I went through the possible explanations for that decision at the time, and none of them were particularly satisfactory. One that stands out though is the idea of history. Zach Randolph no doubt received his Game 7 suspension in part because he has had a history of on court incidents, including a punch of Lou Amundson while Z-Bo was a Clipper. Last year when Ibaka avoided suspension, some suggested that it was because he did not have a reputation as a trouble maker on the court. He probably deserved a worse reputation than he had even then, but surely we no longer see a halo above Serge's head after so many other incidents. Last year's groin shot was clearly intentional -- much more intentional than what happened in Game 4 -- but if the NBA takes history into account, it's impossible to ignore that this is a repeat offense. The NBA likes to throw the term 'zero tolerance' around -- zero seems like the correct number of low blows that one player should have to endure from another one, yet this has now happened twice.
Doc Rivers has seen the tape, though he has not spoken to the league about it. He assumes they are reviewing it, but he's going to leave that to them and worry about preparing his team, as indeed his should. But make no mistake, this is big. In a series tied 2-2, if Ibaka is suspended for Game 5 in Oklahoma City, it could make all the difference.

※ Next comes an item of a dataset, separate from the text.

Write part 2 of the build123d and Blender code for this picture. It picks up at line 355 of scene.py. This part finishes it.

Do I think Ibaka should be suspended? No, I don't. But he clearly should have been suspended last season. Two wrongs don't make a right; but at the same time the league has to apply rules consistently. It's impossible to adjudicate intent -- in the current incident, Kendrick Perkins very clearly pushed Ibaka's arm forward; but while you can see some cause and effect with Perkins' push, a punch directly to the groin doesn't seem like the natural reaction in this case. It's at least eerily coincidental and a bit too convenient.

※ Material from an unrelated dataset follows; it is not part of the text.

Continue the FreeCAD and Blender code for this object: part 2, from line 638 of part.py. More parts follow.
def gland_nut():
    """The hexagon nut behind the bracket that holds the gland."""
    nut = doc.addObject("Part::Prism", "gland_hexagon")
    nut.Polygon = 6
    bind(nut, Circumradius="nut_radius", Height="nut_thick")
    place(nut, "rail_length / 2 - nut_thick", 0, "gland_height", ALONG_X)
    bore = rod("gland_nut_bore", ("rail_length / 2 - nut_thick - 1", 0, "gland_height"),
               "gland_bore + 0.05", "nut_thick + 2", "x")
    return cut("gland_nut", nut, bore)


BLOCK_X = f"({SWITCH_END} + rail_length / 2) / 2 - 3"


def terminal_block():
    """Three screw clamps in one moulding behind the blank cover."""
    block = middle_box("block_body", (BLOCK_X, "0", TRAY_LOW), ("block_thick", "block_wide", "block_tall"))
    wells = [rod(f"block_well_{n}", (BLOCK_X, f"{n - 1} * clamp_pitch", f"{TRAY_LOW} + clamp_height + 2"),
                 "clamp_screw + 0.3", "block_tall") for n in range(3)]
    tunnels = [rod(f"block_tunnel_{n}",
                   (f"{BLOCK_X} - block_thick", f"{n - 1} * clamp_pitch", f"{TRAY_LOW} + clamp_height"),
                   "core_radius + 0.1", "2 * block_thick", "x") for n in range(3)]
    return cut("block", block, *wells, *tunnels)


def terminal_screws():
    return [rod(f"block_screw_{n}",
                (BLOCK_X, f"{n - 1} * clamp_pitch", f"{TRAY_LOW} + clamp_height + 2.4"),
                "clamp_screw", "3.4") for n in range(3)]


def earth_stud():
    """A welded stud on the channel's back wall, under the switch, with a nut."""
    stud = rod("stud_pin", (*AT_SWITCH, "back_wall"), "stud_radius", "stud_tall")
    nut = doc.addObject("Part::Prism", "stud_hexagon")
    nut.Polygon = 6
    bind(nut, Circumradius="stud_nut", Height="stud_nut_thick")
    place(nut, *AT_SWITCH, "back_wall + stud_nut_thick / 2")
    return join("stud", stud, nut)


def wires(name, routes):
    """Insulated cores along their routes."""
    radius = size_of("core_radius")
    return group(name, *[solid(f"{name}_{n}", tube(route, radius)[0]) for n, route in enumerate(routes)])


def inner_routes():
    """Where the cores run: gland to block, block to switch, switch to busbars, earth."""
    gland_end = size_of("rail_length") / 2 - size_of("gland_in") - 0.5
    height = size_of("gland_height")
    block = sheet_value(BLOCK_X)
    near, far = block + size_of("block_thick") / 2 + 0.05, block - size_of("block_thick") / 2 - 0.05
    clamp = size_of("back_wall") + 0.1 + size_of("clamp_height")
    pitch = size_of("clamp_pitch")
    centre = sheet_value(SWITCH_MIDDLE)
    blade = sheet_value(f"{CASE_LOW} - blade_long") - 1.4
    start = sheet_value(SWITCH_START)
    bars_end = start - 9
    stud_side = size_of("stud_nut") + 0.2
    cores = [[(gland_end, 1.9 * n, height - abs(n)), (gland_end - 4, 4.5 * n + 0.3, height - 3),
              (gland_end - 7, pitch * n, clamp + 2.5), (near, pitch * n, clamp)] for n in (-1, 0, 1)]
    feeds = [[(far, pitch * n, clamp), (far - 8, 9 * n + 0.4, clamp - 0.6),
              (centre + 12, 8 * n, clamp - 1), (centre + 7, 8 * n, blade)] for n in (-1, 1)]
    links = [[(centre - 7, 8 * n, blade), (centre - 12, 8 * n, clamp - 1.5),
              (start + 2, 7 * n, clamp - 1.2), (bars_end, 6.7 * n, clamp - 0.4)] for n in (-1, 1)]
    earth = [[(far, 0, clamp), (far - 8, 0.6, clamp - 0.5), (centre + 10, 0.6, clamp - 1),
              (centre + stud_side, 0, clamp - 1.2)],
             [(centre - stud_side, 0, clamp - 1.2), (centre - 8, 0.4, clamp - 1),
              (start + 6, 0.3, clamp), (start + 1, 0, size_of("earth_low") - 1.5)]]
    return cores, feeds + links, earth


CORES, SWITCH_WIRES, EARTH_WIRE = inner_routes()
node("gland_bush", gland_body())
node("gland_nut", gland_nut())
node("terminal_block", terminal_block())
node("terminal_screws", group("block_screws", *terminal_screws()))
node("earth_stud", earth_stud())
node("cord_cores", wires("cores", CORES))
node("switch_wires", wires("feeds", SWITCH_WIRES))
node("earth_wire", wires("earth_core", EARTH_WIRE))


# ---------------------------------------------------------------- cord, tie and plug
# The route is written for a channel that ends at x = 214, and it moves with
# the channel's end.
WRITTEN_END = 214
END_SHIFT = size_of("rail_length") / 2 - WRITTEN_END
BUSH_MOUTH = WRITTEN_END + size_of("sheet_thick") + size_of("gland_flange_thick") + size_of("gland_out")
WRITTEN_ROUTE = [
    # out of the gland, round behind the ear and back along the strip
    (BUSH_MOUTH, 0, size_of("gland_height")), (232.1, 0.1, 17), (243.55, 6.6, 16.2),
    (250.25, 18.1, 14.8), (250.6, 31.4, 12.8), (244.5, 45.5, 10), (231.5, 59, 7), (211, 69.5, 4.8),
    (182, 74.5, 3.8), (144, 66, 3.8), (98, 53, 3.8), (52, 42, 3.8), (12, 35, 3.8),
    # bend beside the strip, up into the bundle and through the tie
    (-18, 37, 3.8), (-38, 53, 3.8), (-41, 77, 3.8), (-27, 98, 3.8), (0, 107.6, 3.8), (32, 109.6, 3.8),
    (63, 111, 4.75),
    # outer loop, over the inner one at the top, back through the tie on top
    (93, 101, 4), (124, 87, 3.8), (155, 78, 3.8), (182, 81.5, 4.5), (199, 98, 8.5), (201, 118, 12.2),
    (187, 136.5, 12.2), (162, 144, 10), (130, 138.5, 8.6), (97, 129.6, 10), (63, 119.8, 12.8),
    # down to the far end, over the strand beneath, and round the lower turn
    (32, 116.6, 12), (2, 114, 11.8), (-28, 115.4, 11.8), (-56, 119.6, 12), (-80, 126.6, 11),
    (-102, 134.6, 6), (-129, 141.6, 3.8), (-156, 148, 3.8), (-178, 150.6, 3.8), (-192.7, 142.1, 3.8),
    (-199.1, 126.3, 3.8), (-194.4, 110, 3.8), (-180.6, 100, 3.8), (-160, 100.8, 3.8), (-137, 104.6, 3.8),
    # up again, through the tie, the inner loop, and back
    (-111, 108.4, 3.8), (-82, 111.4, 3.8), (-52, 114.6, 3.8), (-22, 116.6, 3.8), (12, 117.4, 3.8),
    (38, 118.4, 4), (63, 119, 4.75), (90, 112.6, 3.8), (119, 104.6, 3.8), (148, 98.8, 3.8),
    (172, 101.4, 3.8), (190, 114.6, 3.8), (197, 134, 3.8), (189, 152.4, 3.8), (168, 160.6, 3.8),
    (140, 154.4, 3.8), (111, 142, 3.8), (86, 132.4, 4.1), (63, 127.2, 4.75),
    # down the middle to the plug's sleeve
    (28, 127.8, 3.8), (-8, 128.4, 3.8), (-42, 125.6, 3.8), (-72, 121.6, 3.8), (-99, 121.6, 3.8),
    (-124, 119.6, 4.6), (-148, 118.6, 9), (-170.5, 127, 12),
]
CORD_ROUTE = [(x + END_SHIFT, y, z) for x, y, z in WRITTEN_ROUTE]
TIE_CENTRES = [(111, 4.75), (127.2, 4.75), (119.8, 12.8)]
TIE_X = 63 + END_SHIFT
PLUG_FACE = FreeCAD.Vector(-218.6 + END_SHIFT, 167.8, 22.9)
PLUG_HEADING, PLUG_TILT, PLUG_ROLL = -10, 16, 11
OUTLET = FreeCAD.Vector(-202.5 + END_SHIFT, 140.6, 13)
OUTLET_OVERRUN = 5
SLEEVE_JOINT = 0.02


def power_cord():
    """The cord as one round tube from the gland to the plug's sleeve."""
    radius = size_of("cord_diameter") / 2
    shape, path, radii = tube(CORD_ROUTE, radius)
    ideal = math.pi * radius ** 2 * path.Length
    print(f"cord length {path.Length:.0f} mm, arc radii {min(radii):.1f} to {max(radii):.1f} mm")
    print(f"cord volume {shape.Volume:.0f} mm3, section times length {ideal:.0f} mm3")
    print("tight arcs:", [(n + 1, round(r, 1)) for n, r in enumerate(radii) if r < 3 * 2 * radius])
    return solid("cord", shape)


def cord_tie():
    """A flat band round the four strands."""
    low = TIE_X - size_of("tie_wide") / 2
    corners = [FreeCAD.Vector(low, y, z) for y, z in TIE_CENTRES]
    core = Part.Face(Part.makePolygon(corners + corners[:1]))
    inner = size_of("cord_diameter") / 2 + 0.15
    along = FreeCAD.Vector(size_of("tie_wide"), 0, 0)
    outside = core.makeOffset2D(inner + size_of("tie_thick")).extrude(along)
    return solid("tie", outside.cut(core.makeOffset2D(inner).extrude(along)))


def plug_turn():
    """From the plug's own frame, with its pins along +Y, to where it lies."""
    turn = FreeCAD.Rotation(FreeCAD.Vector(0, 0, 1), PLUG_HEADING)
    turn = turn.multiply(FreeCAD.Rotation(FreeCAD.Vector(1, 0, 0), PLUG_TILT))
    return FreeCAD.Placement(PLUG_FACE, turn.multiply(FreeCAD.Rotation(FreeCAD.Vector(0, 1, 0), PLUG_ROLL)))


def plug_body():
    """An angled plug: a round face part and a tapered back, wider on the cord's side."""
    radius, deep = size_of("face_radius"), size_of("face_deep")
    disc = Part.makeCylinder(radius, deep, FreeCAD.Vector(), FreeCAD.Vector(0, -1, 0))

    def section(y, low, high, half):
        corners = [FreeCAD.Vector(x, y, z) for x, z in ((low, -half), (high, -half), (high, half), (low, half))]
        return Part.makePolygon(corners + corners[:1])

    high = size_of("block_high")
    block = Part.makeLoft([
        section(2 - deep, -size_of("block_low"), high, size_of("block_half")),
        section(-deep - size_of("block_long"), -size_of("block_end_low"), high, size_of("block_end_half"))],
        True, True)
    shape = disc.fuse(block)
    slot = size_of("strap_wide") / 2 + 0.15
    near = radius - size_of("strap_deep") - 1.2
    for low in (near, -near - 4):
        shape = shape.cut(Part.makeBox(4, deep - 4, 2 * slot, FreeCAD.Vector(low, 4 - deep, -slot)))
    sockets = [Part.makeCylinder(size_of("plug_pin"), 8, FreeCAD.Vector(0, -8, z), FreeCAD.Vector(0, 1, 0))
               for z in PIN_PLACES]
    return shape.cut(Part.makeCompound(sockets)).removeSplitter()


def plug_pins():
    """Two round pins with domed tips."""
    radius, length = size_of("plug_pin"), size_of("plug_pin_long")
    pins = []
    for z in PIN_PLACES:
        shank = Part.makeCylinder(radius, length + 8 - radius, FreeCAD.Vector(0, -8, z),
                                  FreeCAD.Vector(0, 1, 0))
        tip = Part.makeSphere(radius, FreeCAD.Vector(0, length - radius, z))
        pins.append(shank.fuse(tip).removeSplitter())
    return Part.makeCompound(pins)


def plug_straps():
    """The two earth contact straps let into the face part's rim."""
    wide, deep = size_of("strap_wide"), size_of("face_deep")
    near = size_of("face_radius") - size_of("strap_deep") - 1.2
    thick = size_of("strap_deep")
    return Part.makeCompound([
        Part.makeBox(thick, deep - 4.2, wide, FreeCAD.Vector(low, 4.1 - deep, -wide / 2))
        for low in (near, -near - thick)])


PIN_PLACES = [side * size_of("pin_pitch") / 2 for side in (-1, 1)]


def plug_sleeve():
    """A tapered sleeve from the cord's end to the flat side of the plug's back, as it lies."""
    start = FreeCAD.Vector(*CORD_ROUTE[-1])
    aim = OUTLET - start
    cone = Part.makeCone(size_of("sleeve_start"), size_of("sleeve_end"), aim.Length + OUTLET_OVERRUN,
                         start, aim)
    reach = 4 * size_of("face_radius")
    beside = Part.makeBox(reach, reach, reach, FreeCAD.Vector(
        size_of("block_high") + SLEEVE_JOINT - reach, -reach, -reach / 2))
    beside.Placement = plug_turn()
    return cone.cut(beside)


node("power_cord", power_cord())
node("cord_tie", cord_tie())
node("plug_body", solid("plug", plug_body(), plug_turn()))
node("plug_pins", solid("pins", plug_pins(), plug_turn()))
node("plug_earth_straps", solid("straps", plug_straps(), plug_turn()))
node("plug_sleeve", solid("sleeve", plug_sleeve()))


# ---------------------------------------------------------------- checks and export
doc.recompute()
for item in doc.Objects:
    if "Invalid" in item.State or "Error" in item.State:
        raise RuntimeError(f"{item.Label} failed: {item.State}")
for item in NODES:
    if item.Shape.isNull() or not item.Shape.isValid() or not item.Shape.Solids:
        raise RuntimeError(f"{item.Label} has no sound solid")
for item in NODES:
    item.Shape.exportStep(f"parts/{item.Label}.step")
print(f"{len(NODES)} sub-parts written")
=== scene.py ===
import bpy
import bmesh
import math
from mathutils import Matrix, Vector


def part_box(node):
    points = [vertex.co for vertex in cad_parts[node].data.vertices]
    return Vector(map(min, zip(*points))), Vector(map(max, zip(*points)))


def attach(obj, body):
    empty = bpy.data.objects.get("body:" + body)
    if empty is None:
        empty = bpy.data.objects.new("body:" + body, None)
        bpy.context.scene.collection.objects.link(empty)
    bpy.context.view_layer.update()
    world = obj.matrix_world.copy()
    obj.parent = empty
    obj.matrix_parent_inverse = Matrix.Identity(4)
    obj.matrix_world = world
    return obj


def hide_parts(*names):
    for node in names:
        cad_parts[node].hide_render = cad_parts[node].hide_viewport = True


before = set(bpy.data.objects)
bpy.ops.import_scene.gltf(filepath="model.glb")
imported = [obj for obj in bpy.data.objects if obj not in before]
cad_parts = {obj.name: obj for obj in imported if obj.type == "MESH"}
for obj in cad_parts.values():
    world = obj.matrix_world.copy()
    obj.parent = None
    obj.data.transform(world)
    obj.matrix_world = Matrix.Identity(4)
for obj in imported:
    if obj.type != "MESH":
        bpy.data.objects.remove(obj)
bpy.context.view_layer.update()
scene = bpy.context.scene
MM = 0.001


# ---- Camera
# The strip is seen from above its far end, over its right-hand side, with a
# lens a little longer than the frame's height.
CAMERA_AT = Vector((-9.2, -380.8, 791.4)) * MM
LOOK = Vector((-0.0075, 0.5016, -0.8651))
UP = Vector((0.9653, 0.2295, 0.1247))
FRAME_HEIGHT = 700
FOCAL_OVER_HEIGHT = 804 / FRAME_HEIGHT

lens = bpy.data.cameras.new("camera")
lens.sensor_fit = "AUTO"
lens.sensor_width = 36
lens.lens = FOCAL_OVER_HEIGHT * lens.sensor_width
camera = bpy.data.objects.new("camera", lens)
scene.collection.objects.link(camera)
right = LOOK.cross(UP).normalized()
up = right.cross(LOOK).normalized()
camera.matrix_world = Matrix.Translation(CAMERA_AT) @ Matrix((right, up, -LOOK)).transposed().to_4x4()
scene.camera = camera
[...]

For now we wait. The NBA has a big decision to make. If Ibaka is suspended for Game 5, it will give a huge edge to the Clippers in a crucial game. If he is not suspended, the Clippers will be left to ask -- yet again -- why this guy continues to escape punishment for striking Blake Griffin.
[Note by Steve Perrin, 05/12/14 8:17 PM PDT ] It was inevitable. I knew it would happen. The time stamp on this post is 4:18PM PT. Marc Spears tweeted at 4:20 that Ibaka would receive neither a fine nor a suspension.
Thunder forward Serge Ibaka won't be fined or suspended for punching Clippers forward Blake Griffin in the groin. http://t.co/vm2qeEM21f— Marc J. Spears (@SpearsNBAYahoo) May 13, 2014
Here's the thing. Looking at the GIF gain, I noticed something very peculiar. I've played a lot of basketball. I've hit guys inadvertently a LOT over the decades. I've drawn blood with my elbow as recently as last week. I've caught guys by accident in the eye, in the mouth, and yes, even in the groin. And you know what? When something like that happens, your first reaction is "Oh shit, I'm sorry, that was an accident dude. Are you OK? Watch Ibaka on the GIF. He makes solid contact with Griffin with his fist -- and he turns to look for the rebound. For me, that decides it -- he knew what he was doing. If that's an accident, why does Ibaka act like nothing happened? Something happened, and the only reason a player (a human let's say) would act like nothing happened is if there were intent and they didn't want to draw attention to it.
Whatever. If you're keeping score at home, that's two punches below the belt and one bloodied mouth without so much as a how-do-you-do from the league, but I'm sure he's a great guy off the court.